In a rare and welcome twist for the roleplaying genre, The Age of Decadence throws you into a low-fantasy, ancient/medieval Greek-inspired post-apocalyptic world. You will traverse the land in brutal turn-based combat with naught but your wit and skill. Challenging, brooding, and genuinely fun, The Age of Decadence sidesteps the world of magic for a world of intrigue and survival.
From the moment you step foot into Age of Decadence you are wonderfully assaulted with design elements pulled straight out of ancient Rome. The weapons and armor should be instantly recognizable by anyone who has studied World History as they look identical to their real-world counterparts. While it is fun to play a character that carries a sword larger than they are (looking at you and your Buster Sword, Cloud), there is a certain *something* about wielding a gladius in true-to-life functional armor. Though not the most graphically impressive game, Age of Decadence does a great job of displaying various instruments of war in a recognizable format.

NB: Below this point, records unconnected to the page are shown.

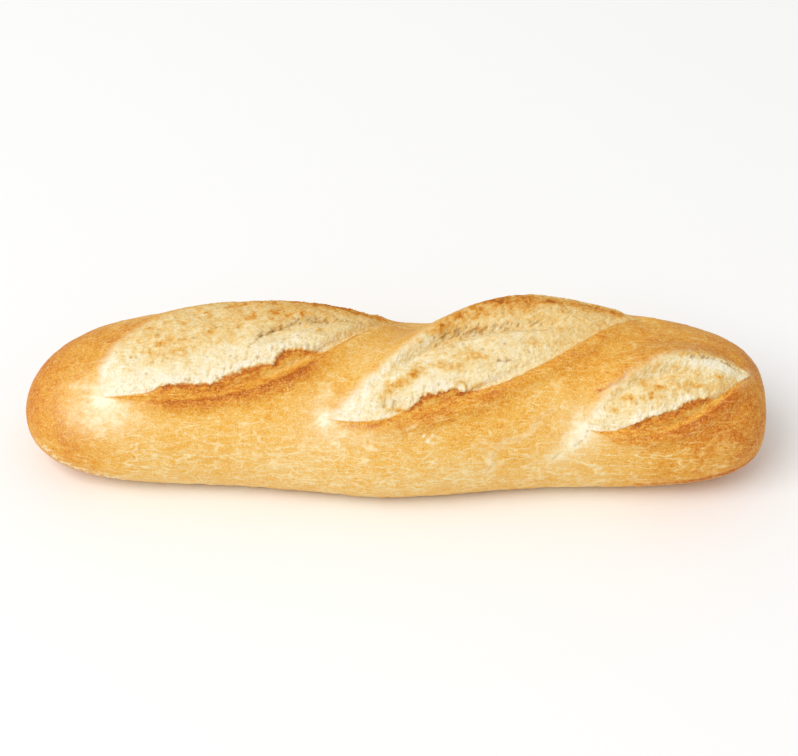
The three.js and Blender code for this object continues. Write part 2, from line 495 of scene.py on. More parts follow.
@dataclass(frozen=True)
class LoafForm:
    """The loaf's main form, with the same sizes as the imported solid."""

    cuts: tuple[Cut, ...]
    length: float = 250.0
    half_width: float = 32.2
    crown: float = 27.9
    belly: float = 26.0
    axis_height: float = 21.1
    top_squareness: float = 2.1
    low_squareness: float = 2.4
    left_end: Pair = (4.6, 2.15)  # taper and bluntness
    right_end: Pair = (4.3, 3.25)
    slimming: float = 0.08
    bow: float = 3.5
    swings: Pair = (0.2, -4.8)
    left_drop: float = -4.4
    front_swell: FlankBump = FlankBump(height=7.0, x=-0.2, reach=40.5, degrees=-100.0, spread=45.0)
    back_waist: FlankBump = FlankBump(height=-6.2, x=8.0, reach=25.6, degrees=42.0, spread=40.0)
    crust_lumps: Pair = (0.5, 34.0)  # their height and width
    solid_radius: float = 15.0  # relief fades where the body is thinner than this

    def rounding(self, u: Array) -> Array:
        """Find how much of its full section the loaf has.

        Args:
            u: place along the loaf, from -1 at its left tip to 1 at its right one.

        Returns:
            0 at the tips and up to 1 between them.
        """
        taper = np.where(u < 0.0, self.left_end[0], self.right_end[0])
        bluntness = np.where(u < 0.0, self.left_end[1], self.right_end[1])
        return np.maximum(1.0 - np.abs(u) ** taper, 0.0) ** (1.0 / bluntness)

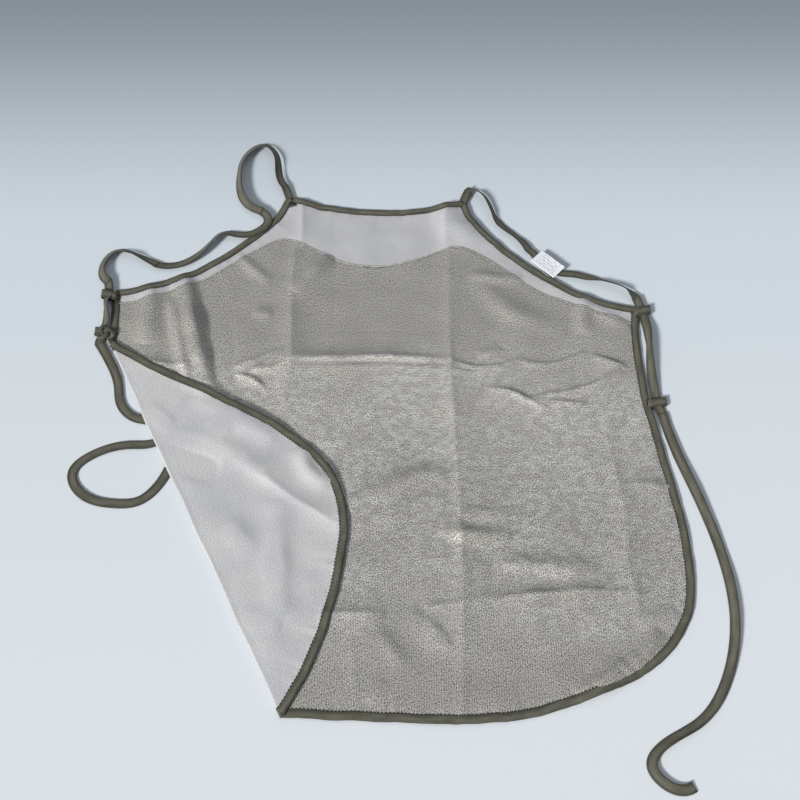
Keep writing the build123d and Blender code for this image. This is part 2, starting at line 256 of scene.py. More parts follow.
# ---- the relief of the cloth
# Each fold: height (times FOLD_STRENGTH), width on the left of its path, width on the right, whether its
# ridge is sharp, and its path, in millimetres. A negative height is a valley.
BODY_FOLDS = [
    # packing creases
    (4.0, 12, 4.5, True, [(-112, 431), (-5, 432), (98, 430)]),
    (2.2, 5, 22, True, [(-100, 420.5), (-10, 421), (94, 419.5)]),
    (2.2, 16, 10, True, [(-102, 625), (-103, 530), (-100, 432), (-107, 340)]),
    (2.0, 18, 10, True, [(94, 640), (91, 438), (97, 275), (99, 162), (95, -20)]),
    (2.8, 7, 20, True, [(100, 127), (154, 133), (224, 139), (290, 137)]),
    (2.2, 7, 24, True, [(-56, 113), (-20, 114), (16, 114)]),
    (1.5, 4, 14, True, [(56, 122), (80, 124), (104, 128)]),
    (1.3, 14, 10, True, [(266, 365), (281, 239), (280, 162), (290, 105)]),
    (1.7, 12, 7, True, [(-96, 690), (-94, 600)]),
    (1.5, 12, 7, True, [(90, 685), (88, 595)]),
    # deep soft folds below the left armhole
    (4.6, 11, 17, False, [(-240, 560), (-230, 519), (-217, 465), (-199, 405), (-185, 380)]),
    (2.6, 7, 7, False, [(-252, 520), (-240, 470), (-225, 415), (-217, 398)]),
    (-2.4, 10, 13, False, [(-209, 556), (-194, 500), (-182, 440), (-164, 390)]),
    (3.0, 16, 14, False, [(-279, 552), (-275, 500), (-279, 455)]),
    (2.5, 8, 8, True, [(-282, 432), (-252, 424), (-218, 421)]),
    # small wrinkles where the two creases met on the left
    (2.0, 2.2, 6, True, [(-178, 417), (-139, 433), (-108, 448)]),
    (1.8, 2.2, 6, True, [(-150, 413), (-132, 425), (-109, 443)]),
    (2.1, 2.2, 6, True, [(-145, 418), (-119, 420), (-101, 430)]),
    (2.1, 2.2, 6, True, [(-171, 413), (-147, 407), (-135, 399), (-126, 388)]),
    (2.4, 12, 9, False, [(-55, 586), (-78, 560), (-103, 532)]),
    (1.8, 8, 7, False, [(-176, 590), (-153, 565), (-130, 545)]),
    (1.2, 9, 7, False, [(-150, 500), (-125, 497)]),
    # wrinkles to the right of the middle crease
    (1.8, 2.4, 7, True, [(90, 428), (118, 421), (145, 420), (174, 432)]),
    (1.8, 2.4, 7, True, [(168, 434), (196, 424), (222, 427), (258, 444)]),
    (1.1, 2, 5, True, [(94, 415), (130, 411)]),
    (2.4, 2.4, 7, True, [(134, 392), (161, 388), (178, 379), (192, 368), (208, 364)]),
    (2.3, 2.4, 7, True, [(180, 378), (204, 382), (227, 386), (245, 391), (267, 399), (294, 419)]),
    (1.9, 2.4, 7, True, [(185, 375), (226, 372), (258, 369)]),
    (2.0, 2.4, 7, True, [(260, 439), (279, 430), (304, 421)]),
    (1.3, 7, 7, False, [(124, 436), (155, 447)]),
    (1.6, 8, 6, False, [(118, 556), (160, 549), (185, 553)]),
    (2.2, 12, 9, False, [(256, 530), (255, 500), (254, 468)]),
    (1.8, 8, 10, False, [(256, 517), (280, 498), (312, 478)]),
    (2.0, 16, 14, False, [(120, 560), (165, 500), (235, 470)]),
    # the lower half
    (2.6, 12, 15, False, [(-28, 235), (6, 253), (33, 269), (58, 277), (92, 277)]),
    (1.6, 10, 12, False, [(-24, 214), (15, 228), (51, 249), (84, 253)]),
    (2.0, 9, 9, False, [(75, 212), (98, 205), (122, 201), (155, 205)]),
    (1.3, 9, 9, False, [(95, 232), (135, 229), (170, 230)]),
    (2.0, 10, 11, False, [(134, 173), (179, 168), (215, 165), (242, 171)]),
    (1.2, 6, 18, False, [(38, 117), (56, 108), (72, 94), (86, 69)]),
    (1.3, 9, 9, False, [(10, 94), (35, 56)]),
    (1.0, 5, 6, True, [(-3, 18), (16, 42)]),
    (0.7, 8, 8, True, [(-17, 78), (-14, 8)]),
    (1.8, 9, 9, False, [(283, 101), (302, 106), (325, 118)]),
    (1.2, 6, 8, True, [(293, 268), (336, 263)]),
    (2.6, 9, 12, False, [(212, 26), (240, 40), (266, 60)]),
    (2.2, 8, 10, False, [(262, 52), (286, 70), (304, 96)]),
    (2.4, 18, 20, False, [(82, 690), (98, 640), (136, 600)]),
]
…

Combat can be brutal and lends truth to Iron Tower Studios’ description that Age of Decadence is a “hardcore role-playing game.” Following a traditional grid-based combat mechanic, AoD combat scenes are tight, small, and can be insanely difficult at times. In one case at the start of the game there is a small room where you confront a man and you run the very real (yet optional) possibility of getting into a scrap. For a penalty, you can aim for various parts of the body, such as the arms or legs to slow down movement speeds or the enemy’s attack turn.
This adds a level of complexity and strategy to the combat and can mean life or death. In my case it often lead to death as I would (admittedly, stupidly) choose a risky attack to an arm or the neck and fail miserably only to be pounced upon. I reloaded many times due to my own lack of judgment and while it was frustrating once I was able to get through some of the more difficult fights I felt a sense of accomplishment greater than finding the various ultimate weapons in most Final Fantasy titles.
Though Age of Decadence is lauded for its world-building and challenging combat, where I found it struggled to impress was in sound design. The music seemed like it would fit into the generic fantasy genre and failed to impart the grand sense of adventure found in other titles (emulating or taking cues from the sweeping soundtrack of the movie Gladiator could have changed the intensity and overall feel of AoD) but it is passable and works to fill in the blanks in a relatively silent game. The overall sound effects and ambient sounds just did not resonate with me in the same way that other role-playing titles do; after all I am sure that many of us can recall the various sound-bites, ambient effects, or majestic scores accompanying more mainstream franchises.
Even with the audio not matching the quality of combat nor the robust story, Age of Decadence provides a gripping tale set in an oddly familiar yet foreign world that is trying to survive the throws of the apocalypse. With innumerable gameplay choices in a stunningly built world, AoD is an adventure for only the hardiest of adventurers.